PROMPT: Write out the records again, exactly, leaving none out.

JSON records of objects
↓↓↓

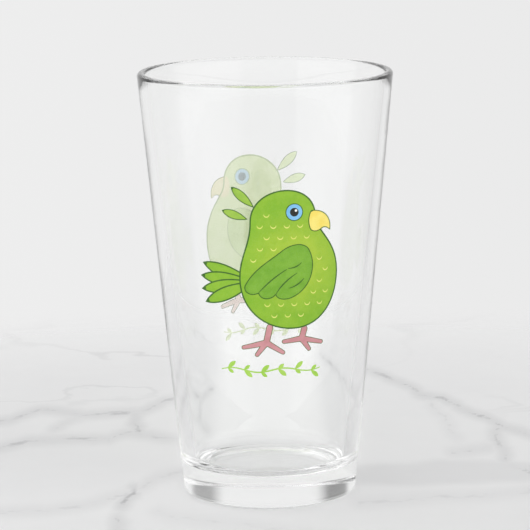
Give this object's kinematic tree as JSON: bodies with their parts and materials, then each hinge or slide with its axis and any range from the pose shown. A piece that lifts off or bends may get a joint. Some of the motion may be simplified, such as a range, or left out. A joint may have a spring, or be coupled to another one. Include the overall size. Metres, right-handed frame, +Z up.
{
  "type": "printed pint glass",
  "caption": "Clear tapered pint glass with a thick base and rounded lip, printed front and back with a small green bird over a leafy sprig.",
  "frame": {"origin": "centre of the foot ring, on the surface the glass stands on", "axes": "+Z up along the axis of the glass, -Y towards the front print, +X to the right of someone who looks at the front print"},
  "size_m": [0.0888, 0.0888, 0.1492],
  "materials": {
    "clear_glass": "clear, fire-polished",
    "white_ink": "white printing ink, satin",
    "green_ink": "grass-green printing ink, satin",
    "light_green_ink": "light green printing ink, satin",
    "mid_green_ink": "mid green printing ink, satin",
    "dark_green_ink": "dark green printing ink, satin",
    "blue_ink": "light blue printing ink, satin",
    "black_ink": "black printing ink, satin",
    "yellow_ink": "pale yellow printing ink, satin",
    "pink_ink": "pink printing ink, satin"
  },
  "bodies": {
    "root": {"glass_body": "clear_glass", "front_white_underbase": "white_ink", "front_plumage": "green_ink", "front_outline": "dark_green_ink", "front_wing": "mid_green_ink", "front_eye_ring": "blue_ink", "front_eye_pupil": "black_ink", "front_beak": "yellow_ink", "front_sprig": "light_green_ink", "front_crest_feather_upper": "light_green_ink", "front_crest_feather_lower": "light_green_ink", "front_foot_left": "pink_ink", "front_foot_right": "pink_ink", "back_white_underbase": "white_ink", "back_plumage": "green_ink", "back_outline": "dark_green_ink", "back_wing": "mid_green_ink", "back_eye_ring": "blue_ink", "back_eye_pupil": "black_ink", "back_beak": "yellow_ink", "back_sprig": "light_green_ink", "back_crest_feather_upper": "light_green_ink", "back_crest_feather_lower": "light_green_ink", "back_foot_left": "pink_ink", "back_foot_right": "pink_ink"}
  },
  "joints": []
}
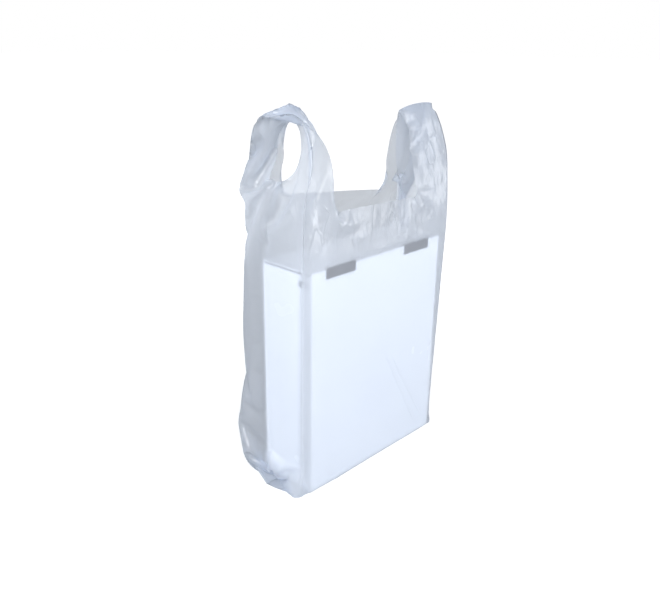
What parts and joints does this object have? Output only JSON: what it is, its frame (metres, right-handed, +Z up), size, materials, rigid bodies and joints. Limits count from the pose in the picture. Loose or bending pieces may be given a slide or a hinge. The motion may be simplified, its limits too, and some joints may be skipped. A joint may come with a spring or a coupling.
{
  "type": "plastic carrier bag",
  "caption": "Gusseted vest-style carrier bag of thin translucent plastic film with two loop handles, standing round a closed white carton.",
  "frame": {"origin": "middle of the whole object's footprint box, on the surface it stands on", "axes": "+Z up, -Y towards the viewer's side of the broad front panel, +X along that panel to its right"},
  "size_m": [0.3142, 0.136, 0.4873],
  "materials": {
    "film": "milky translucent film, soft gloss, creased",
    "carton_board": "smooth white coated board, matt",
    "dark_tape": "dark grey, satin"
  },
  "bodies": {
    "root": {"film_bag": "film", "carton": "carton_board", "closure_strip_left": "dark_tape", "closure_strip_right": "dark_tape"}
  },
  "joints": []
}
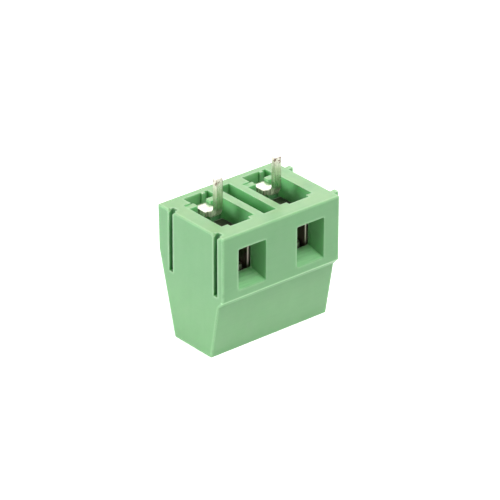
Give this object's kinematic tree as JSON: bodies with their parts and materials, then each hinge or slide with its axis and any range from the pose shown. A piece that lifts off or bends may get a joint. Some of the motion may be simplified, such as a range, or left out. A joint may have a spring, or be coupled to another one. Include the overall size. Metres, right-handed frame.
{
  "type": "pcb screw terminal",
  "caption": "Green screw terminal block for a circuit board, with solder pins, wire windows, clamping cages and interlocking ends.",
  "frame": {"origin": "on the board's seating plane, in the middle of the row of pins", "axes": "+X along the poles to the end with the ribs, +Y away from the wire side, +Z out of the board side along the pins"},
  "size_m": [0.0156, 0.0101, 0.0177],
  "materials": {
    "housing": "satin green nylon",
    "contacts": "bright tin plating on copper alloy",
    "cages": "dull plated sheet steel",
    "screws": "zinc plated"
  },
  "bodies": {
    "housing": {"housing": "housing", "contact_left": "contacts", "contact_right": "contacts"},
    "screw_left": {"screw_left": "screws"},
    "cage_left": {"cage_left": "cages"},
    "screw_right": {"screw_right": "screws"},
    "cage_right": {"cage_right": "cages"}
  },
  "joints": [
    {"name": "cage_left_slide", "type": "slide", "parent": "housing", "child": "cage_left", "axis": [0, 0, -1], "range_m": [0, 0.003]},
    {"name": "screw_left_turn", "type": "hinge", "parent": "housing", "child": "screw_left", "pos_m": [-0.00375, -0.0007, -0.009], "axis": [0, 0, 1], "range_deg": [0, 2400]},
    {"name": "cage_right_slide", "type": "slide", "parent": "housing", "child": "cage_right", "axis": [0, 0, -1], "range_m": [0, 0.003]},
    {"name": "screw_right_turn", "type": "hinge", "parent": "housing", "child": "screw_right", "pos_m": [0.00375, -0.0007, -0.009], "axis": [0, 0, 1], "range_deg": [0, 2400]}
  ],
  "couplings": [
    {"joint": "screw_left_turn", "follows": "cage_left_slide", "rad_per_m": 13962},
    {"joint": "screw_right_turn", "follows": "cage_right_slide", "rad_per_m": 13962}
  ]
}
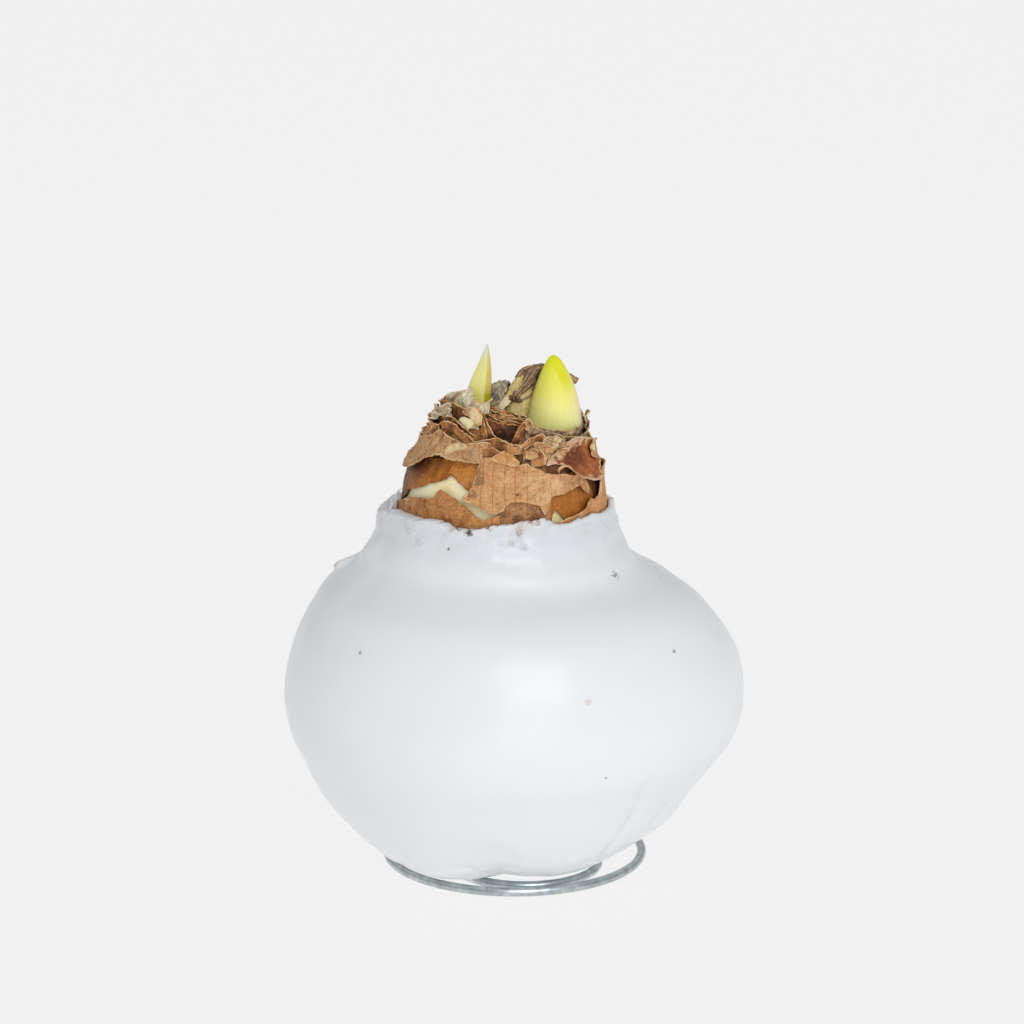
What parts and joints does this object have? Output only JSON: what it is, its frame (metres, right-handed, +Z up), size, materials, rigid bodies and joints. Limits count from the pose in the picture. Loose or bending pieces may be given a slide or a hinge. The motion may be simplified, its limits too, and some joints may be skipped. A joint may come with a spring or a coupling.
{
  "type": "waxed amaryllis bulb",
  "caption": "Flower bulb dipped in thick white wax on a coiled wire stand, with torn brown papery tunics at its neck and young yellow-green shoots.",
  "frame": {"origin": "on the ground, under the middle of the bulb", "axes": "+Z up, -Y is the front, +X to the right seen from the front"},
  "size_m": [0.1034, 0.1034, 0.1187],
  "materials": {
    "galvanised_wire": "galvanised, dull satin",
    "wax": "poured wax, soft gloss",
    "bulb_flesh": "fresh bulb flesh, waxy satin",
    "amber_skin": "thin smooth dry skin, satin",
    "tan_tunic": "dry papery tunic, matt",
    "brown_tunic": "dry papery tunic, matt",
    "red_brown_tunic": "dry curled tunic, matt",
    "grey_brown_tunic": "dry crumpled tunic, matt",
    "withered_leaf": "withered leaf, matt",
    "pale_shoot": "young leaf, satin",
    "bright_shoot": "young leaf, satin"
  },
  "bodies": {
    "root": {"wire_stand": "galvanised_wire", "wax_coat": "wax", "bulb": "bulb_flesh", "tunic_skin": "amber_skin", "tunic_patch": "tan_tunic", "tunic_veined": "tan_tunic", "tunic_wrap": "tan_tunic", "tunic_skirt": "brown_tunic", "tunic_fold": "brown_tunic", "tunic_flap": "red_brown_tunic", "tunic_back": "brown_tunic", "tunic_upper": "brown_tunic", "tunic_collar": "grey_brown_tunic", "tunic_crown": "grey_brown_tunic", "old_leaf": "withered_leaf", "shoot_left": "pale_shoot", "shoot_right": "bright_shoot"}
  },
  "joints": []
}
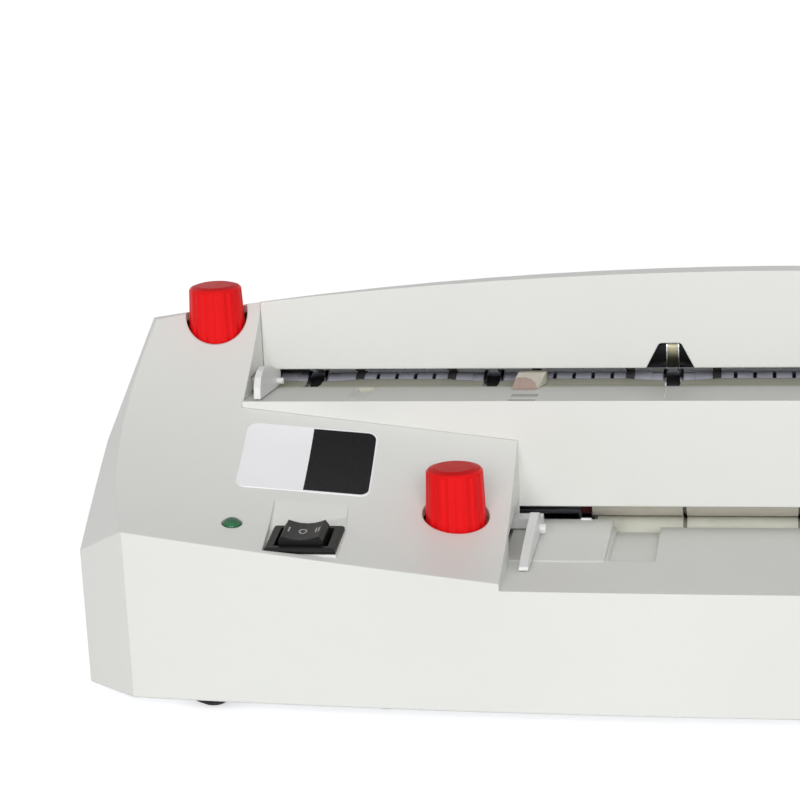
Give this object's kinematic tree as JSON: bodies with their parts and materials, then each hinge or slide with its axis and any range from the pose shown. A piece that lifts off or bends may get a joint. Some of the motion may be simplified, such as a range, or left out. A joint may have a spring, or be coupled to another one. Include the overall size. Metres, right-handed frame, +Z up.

↑↑↑

SOLUTION TO THE PROBLEM:
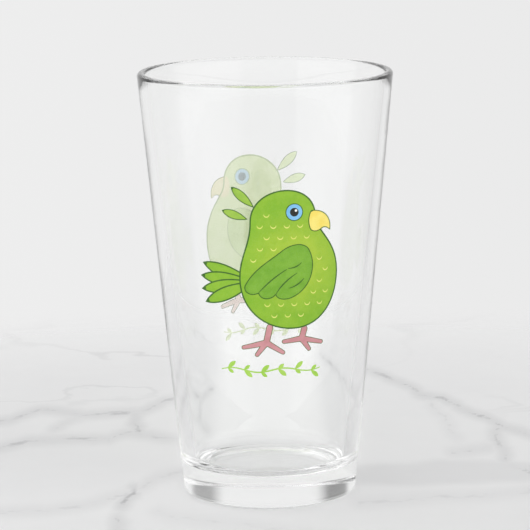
Give this object's kinematic tree as JSON: bodies with their parts and materials, then each hinge or slide with its axis and any range from the pose shown. A piece that lifts off or bends may get a joint. Some of the motion may be simplified, such as a range, or left out. A joint may have a spring, or be coupled to another one. Include the overall size. Metres, right-handed frame, +Z up.
{
  "type": "printed pint glass",
  "caption": "Clear tapered pint glass with a thick base and rounded lip, printed front and back with a small green bird over a leafy sprig.",
  "frame": {"origin": "centre of the foot ring, on the surface the glass stands on", "axes": "+Z up along the axis of the glass, -Y towards the front print, +X to the right of someone who looks at the front print"},
  "size_m": [0.0888, 0.0888, 0.1492],
  "materials": {
    "clear_glass": "clear, fire-polished",
    "white_ink": "white printing ink, satin",
    "green_ink": "grass-green printing ink, satin",
    "light_green_ink": "light green printing ink, satin",
    "mid_green_ink": "mid green printing ink, satin",
    "dark_green_ink": "dark green printing ink, satin",
    "blue_ink": "light blue printing ink, satin",
    "black_ink": "black printing ink, satin",
    "yellow_ink": "pale yellow printing ink, satin",
    "pink_ink": "pink printing ink, satin"
  },
  "bodies": {
    "root": {"glass_body": "clear_glass", "front_white_underbase": "white_ink", "front_plumage": "green_ink", "front_outline": "dark_green_ink", "front_wing": "mid_green_ink", "front_eye_ring": "blue_ink", "front_eye_pupil": "black_ink", "front_beak": "yellow_ink", "front_sprig": "light_green_ink", "front_crest_feather_upper": "light_green_ink", "front_crest_feather_lower": "light_green_ink", "front_foot_left": "pink_ink", "front_foot_right": "pink_ink", "back_white_underbase": "white_ink", "back_plumage": "green_ink", "back_outline": "dark_green_ink", "back_wing": "mid_green_ink", "back_eye_ring": "blue_ink", "back_eye_pupil": "black_ink", "back_beak": "yellow_ink", "back_sprig": "light_green_ink", "back_crest_feather_upper": "light_green_ink", "back_crest_feather_lower": "light_green_ink", "back_foot_left": "pink_ink", "back_foot_right": "pink_ink"}
  },
  "joints": []
}
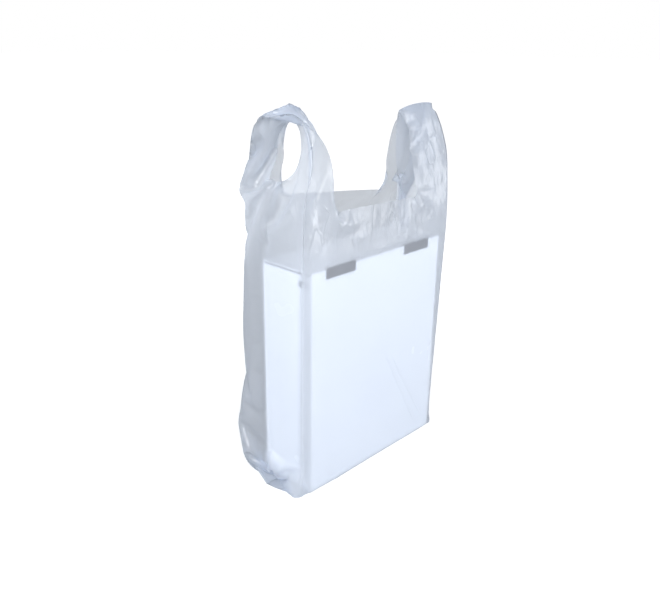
What parts and joints does this object have? Output only JSON: what it is, its frame (metres, right-handed, +Z up), size, materials, rigid bodies and joints. Limits count from the pose in the picture. Loose or bending pieces may be given a slide or a hinge. The motion may be simplified, its limits too, and some joints may be skipped. A joint may come with a spring or a coupling.
{
  "type": "plastic carrier bag",
  "caption": "Gusseted vest-style carrier bag of thin translucent plastic film with two loop handles, standing round a closed white carton.",
  "frame": {"origin": "middle of the whole object's footprint box, on the surface it stands on", "axes": "+Z up, -Y towards the viewer's side of the broad front panel, +X along that panel to its right"},
  "size_m": [0.3142, 0.136, 0.4873],
  "materials": {
    "film": "milky translucent film, soft gloss, creased",
    "carton_board": "smooth white coated board, matt",
    "dark_tape": "dark grey, satin"
  },
  "bodies": {
    "root": {"film_bag": "film", "carton": "carton_board", "closure_strip_left": "dark_tape", "closure_strip_right": "dark_tape"}
  },
  "joints": []
}
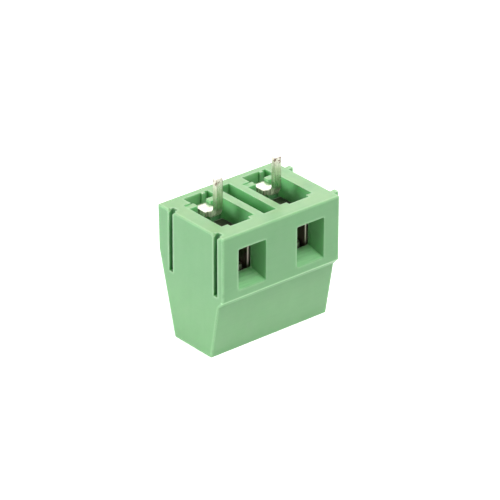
Give this object's kinematic tree as JSON: bodies with their parts and materials, then each hinge or slide with its axis and any range from the pose shown. A piece that lifts off or bends may get a joint. Some of the motion may be simplified, such as a range, or left out. A joint may have a spring, or be coupled to another one. Include the overall size. Metres, right-handed frame.
{
  "type": "pcb screw terminal",
  "caption": "Green screw terminal block for a circuit board, with solder pins, wire windows, clamping cages and interlocking ends.",
  "frame": {"origin": "on the board's seating plane, in the middle of the row of pins", "axes": "+X along the poles to the end with the ribs, +Y away from the wire side, +Z out of the board side along the pins"},
  "size_m": [0.0156, 0.0101, 0.0177],
  "materials": {
    "housing": "satin green nylon",
    "contacts": "bright tin plating on copper alloy",
    "cages": "dull plated sheet steel",
    "screws": "zinc plated"
  },
  "bodies": {
    "housing": {"housing": "housing", "contact_left": "contacts", "contact_right": "contacts"},
    "screw_left": {"screw_left": "screws"},
    "cage_left": {"cage_left": "cages"},
    "screw_right": {"screw_right": "screws"},
    "cage_right": {"cage_right": "cages"}
  },
  "joints": [
    {"name": "cage_left_slide", "type": "slide", "parent": "housing", "child": "cage_left", "axis": [0, 0, -1], "range_m": [0, 0.003]},
    {"name": "screw_left_turn", "type": "hinge", "parent": "housing", "child": "screw_left", "pos_m": [-0.00375, -0.0007, -0.009], "axis": [0, 0, 1], "range_deg": [0, 2400]},
    {"name": "cage_right_slide", "type": "slide", "parent": "housing", "child": "cage_right", "axis": [0, 0, -1], "range_m": [0, 0.003]},
    {"name": "screw_right_turn", "type": "hinge", "parent": "housing", "child": "screw_right", "pos_m": [0.00375, -0.0007, -0.009], "axis": [0, 0, 1], "range_deg": [0, 2400]}
  ],
  "couplings": [
    {"joint": "screw_left_turn", "follows": "cage_left_slide", "rad_per_m": 13962},
    {"joint": "screw_right_turn", "follows": "cage_right_slide", "rad_per_m": 13962}
  ]
}
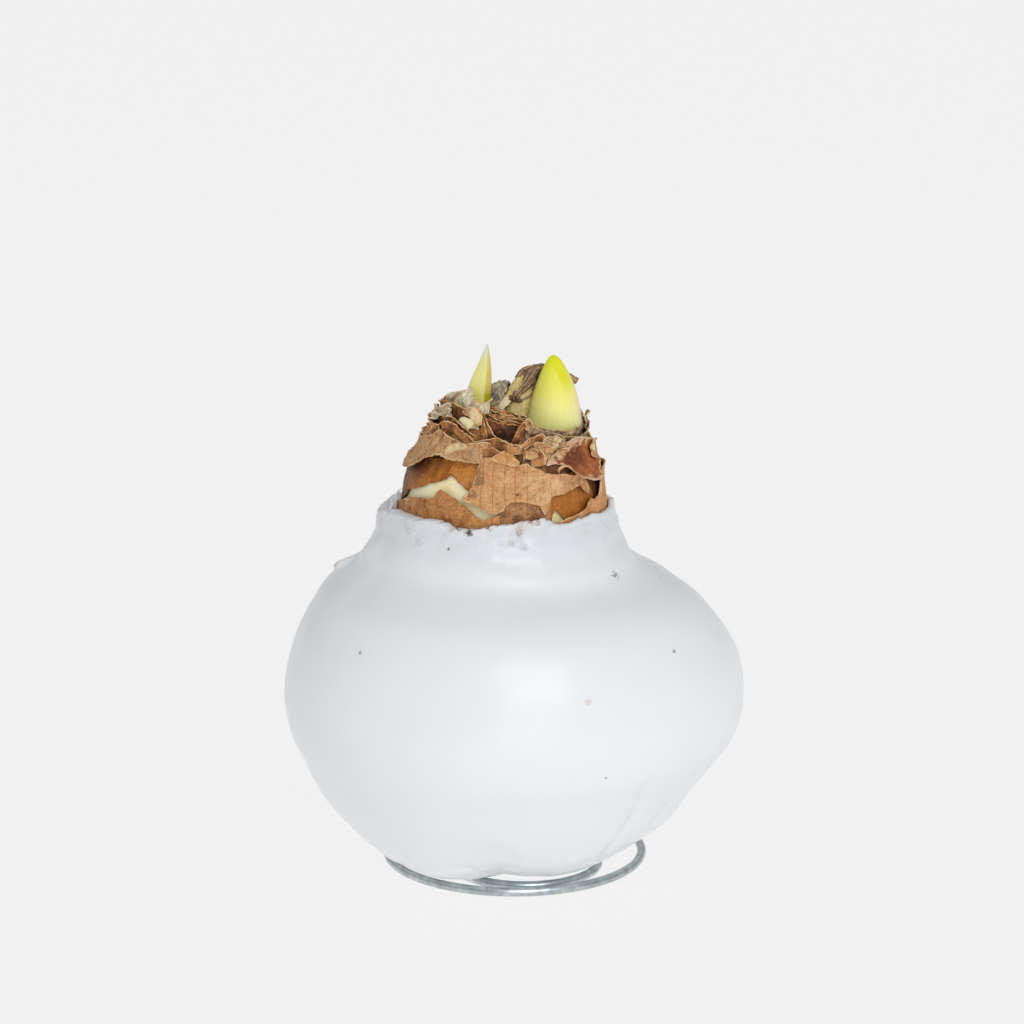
What parts and joints does this object have? Output only JSON: what it is, its frame (metres, right-handed, +Z up), size, materials, rigid bodies and joints. Limits count from the pose in the picture. Loose or bending pieces may be given a slide or a hinge. The motion may be simplified, its limits too, and some joints may be skipped. A joint may come with a spring or a coupling.
{
  "type": "waxed amaryllis bulb",
  "caption": "Flower bulb dipped in thick white wax on a coiled wire stand, with torn brown papery tunics at its neck and young yellow-green shoots.",
  "frame": {"origin": "on the ground, under the middle of the bulb", "axes": "+Z up, -Y is the front, +X to the right seen from the front"},
  "size_m": [0.1034, 0.1034, 0.1187],
  "materials": {
    "galvanised_wire": "galvanised, dull satin",
    "wax": "poured wax, soft gloss",
    "bulb_flesh": "fresh bulb flesh, waxy satin",
    "amber_skin": "thin smooth dry skin, satin",
    "tan_tunic": "dry papery tunic, matt",
    "brown_tunic": "dry papery tunic, matt",
    "red_brown_tunic": "dry curled tunic, matt",
    "grey_brown_tunic": "dry crumpled tunic, matt",
    "withered_leaf": "withered leaf, matt",
    "pale_shoot": "young leaf, satin",
    "bright_shoot": "young leaf, satin"
  },
  "bodies": {
    "root": {"wire_stand": "galvanised_wire", "wax_coat": "wax", "bulb": "bulb_flesh", "tunic_skin": "amber_skin", "tunic_patch": "tan_tunic", "tunic_veined": "tan_tunic", "tunic_wrap": "tan_tunic", "tunic_skirt": "brown_tunic", "tunic_fold": "brown_tunic", "tunic_flap": "red_brown_tunic", "tunic_back": "brown_tunic", "tunic_upper": "brown_tunic", "tunic_collar": "grey_brown_tunic", "tunic_crown": "grey_brown_tunic", "old_leaf": "withered_leaf", "shoot_left": "pale_shoot", "shoot_right": "bright_shoot"}
  },
  "joints": []
}
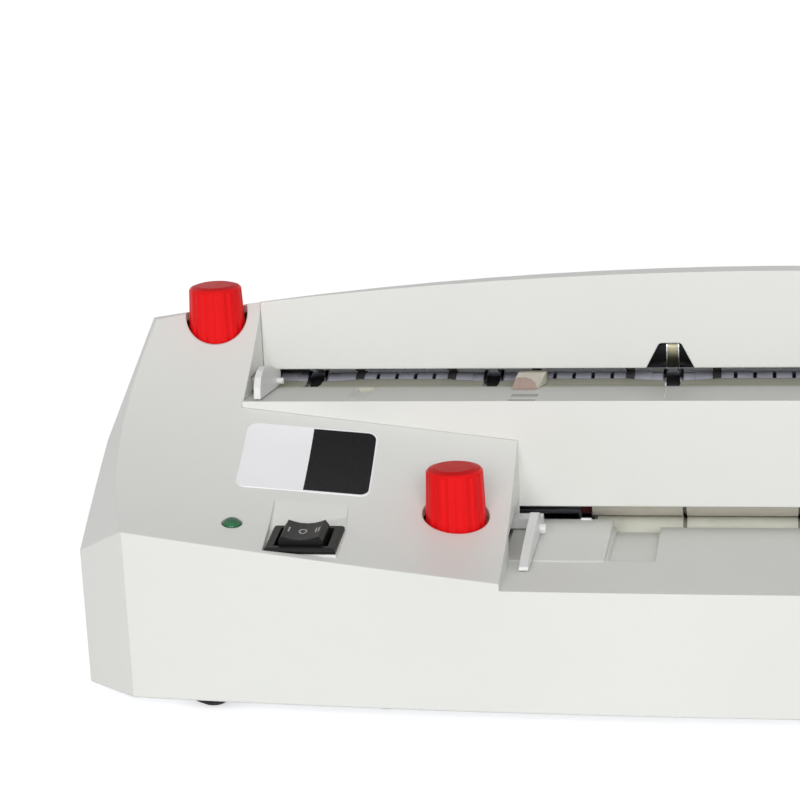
Give this object's kinematic tree as JSON: bodies with their parts and materials, then each hinge or slide with its axis and any range from the pose shown. A piece that lifts off or bends may get a joint. Some of the motion may be simplified, such as a range, or left out. A joint may have a spring, or be coupled to another one. Include the overall size. Metres, right-handed frame, +Z up.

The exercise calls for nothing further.